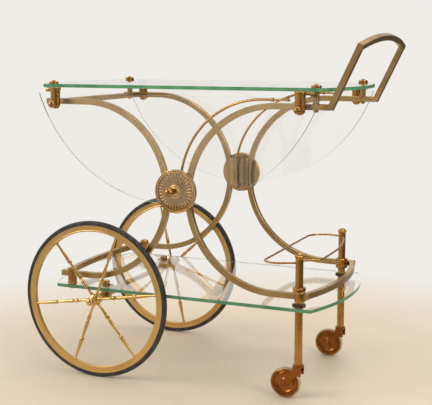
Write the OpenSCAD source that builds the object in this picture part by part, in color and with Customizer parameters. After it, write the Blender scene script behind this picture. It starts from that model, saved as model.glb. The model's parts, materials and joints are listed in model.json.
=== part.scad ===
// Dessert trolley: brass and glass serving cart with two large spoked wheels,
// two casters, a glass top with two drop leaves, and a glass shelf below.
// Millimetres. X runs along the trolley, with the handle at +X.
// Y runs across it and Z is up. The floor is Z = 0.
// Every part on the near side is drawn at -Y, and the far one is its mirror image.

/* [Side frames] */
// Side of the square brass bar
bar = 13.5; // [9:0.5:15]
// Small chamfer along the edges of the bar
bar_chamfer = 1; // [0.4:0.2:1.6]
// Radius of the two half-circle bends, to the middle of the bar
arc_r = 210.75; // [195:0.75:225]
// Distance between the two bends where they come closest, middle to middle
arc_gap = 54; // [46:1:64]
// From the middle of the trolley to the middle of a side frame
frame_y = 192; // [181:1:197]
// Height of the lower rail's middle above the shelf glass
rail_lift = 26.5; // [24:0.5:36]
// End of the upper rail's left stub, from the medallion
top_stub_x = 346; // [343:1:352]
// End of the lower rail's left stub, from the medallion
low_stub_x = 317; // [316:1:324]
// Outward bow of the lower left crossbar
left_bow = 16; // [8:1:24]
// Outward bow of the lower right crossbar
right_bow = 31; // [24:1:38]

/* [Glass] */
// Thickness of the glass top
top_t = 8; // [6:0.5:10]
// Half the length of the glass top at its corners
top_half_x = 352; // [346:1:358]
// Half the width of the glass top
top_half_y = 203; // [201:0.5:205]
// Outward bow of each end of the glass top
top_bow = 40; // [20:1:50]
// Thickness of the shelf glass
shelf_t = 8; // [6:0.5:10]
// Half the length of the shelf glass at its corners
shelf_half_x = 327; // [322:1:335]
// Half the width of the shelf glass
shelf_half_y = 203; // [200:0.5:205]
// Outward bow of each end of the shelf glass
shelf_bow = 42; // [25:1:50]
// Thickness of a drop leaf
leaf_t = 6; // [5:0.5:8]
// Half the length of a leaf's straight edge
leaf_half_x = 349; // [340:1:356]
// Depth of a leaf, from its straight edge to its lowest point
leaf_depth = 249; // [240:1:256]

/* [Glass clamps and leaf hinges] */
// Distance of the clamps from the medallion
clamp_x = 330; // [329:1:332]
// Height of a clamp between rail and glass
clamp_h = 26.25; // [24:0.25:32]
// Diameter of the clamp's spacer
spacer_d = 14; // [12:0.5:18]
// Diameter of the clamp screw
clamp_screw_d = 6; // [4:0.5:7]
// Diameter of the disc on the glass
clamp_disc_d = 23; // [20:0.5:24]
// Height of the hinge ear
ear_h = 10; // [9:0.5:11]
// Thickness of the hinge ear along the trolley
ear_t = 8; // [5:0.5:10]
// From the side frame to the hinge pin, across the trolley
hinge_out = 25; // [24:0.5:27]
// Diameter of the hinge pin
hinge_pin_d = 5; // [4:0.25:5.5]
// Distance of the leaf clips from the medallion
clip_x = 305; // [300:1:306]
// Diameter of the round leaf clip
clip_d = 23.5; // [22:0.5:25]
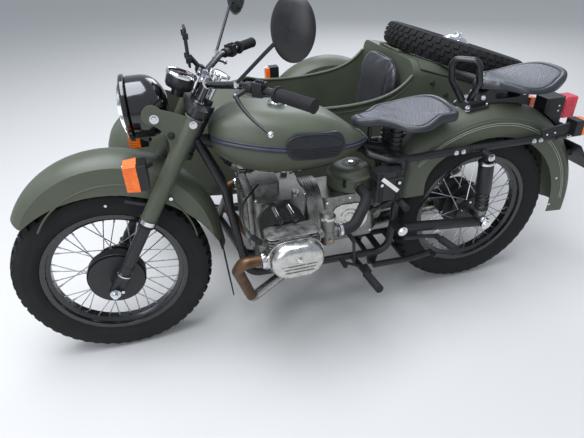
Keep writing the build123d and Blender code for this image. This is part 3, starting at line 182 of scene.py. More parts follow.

- - - - -

(PROBLEM DETAILS):
From the records above, extract every line exactly as it stands.

(SOLUTION FOR THIS TASK):
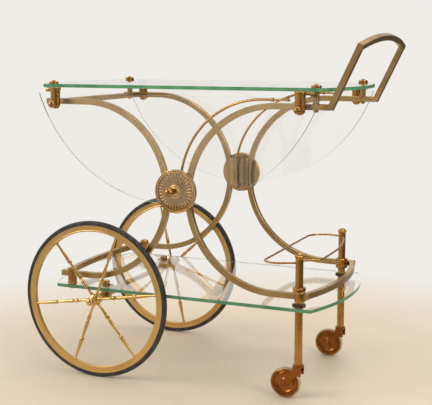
Write the OpenSCAD source that builds the object in this picture part by part, in color and with Customizer parameters. After it, write the Blender scene script behind this picture. It starts from that model, saved as model.glb. The model's parts, materials and joints are listed in model.json.
=== part.scad ===
// Dessert trolley: brass and glass serving cart with two large spoked wheels,
// two casters, a glass top with two drop leaves, and a glass shelf below.
// Millimetres. X runs along the trolley, with the handle at +X.
// Y runs across it and Z is up. The floor is Z = 0.
// Every part on the near side is drawn at -Y, and the far one is its mirror image.

/* [Side frames] */
// Side of the square brass bar
bar = 13.5; // [9:0.5:15]
// Small chamfer along the edges of the bar
bar_chamfer = 1; // [0.4:0.2:1.6]
// Radius of the two half-circle bends, to the middle of the bar
arc_r = 210.75; // [195:0.75:225]
// Distance between the two bends where they come closest, middle to middle
arc_gap = 54; // [46:1:64]
// From the middle of the trolley to the middle of a side frame
frame_y = 192; // [181:1:197]
// Height of the lower rail's middle above the shelf glass
rail_lift = 26.5; // [24:0.5:36]
// End of the upper rail's left stub, from the medallion
top_stub_x = 346; // [343:1:352]
// End of the lower rail's left stub, from the medallion
low_stub_x = 317; // [316:1:324]
// Outward bow of the lower left crossbar
left_bow = 16; // [8:1:24]
// Outward bow of the lower right crossbar
right_bow = 31; // [24:1:38]

/* [Glass] */
// Thickness of the glass top
top_t = 8; // [6:0.5:10]
// Half the length of the glass top at its corners
top_half_x = 352; // [346:1:358]
// Half the width of the glass top
top_half_y = 203; // [201:0.5:205]
// Outward bow of each end of the glass top
top_bow = 40; // [20:1:50]
// Thickness of the shelf glass
shelf_t = 8; // [6:0.5:10]
// Half the length of the shelf glass at its corners
shelf_half_x = 327; // [322:1:335]
// Half the width of the shelf glass
shelf_half_y = 203; // [200:0.5:205]
// Outward bow of each end of the shelf glass
shelf_bow = 42; // [25:1:50]
// Thickness of a drop leaf
leaf_t = 6; // [5:0.5:8]
// Half the length of a leaf's straight edge
leaf_half_x = 349; // [340:1:356]
// Depth of a leaf, from its straight edge to its lowest point
leaf_depth = 249; // [240:1:256]

/* [Glass clamps and leaf hinges] */
// Distance of the clamps from the medallion
clamp_x = 330; // [329:1:332]
// Height of a clamp between rail and glass
clamp_h = 26.25; // [24:0.25:32]
// Diameter of the clamp's spacer
spacer_d = 14; // [12:0.5:18]
// Diameter of the clamp screw
clamp_screw_d = 6; // [4:0.5:7]
// Diameter of the disc on the glass
clamp_disc_d = 23; // [20:0.5:24]
// Height of the hinge ear
ear_h = 10; // [9:0.5:11]
// Thickness of the hinge ear along the trolley
ear_t = 8; // [5:0.5:10]
// From the side frame to the hinge pin, across the trolley
hinge_out = 25; // [24:0.5:27]
// Diameter of the hinge pin
hinge_pin_d = 5; // [4:0.25:5.5]
// Distance of the leaf clips from the medallion
clip_x = 305; // [300:1:306]
// Diameter of the round leaf clip
clip_d = 23.5; // [22:0.5:25]
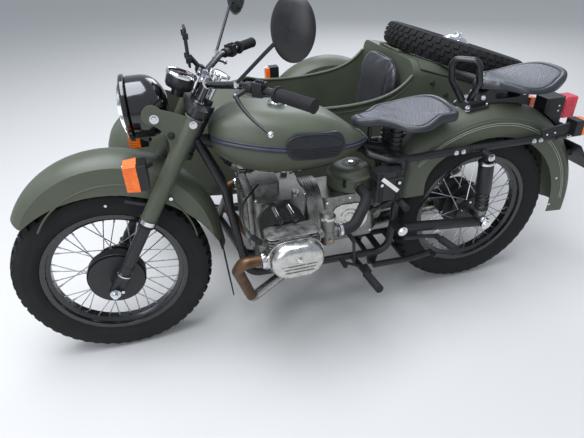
Keep writing the build123d and Blender code for this image. This is part 3, starting at line 182 of scene.py. More parts follow.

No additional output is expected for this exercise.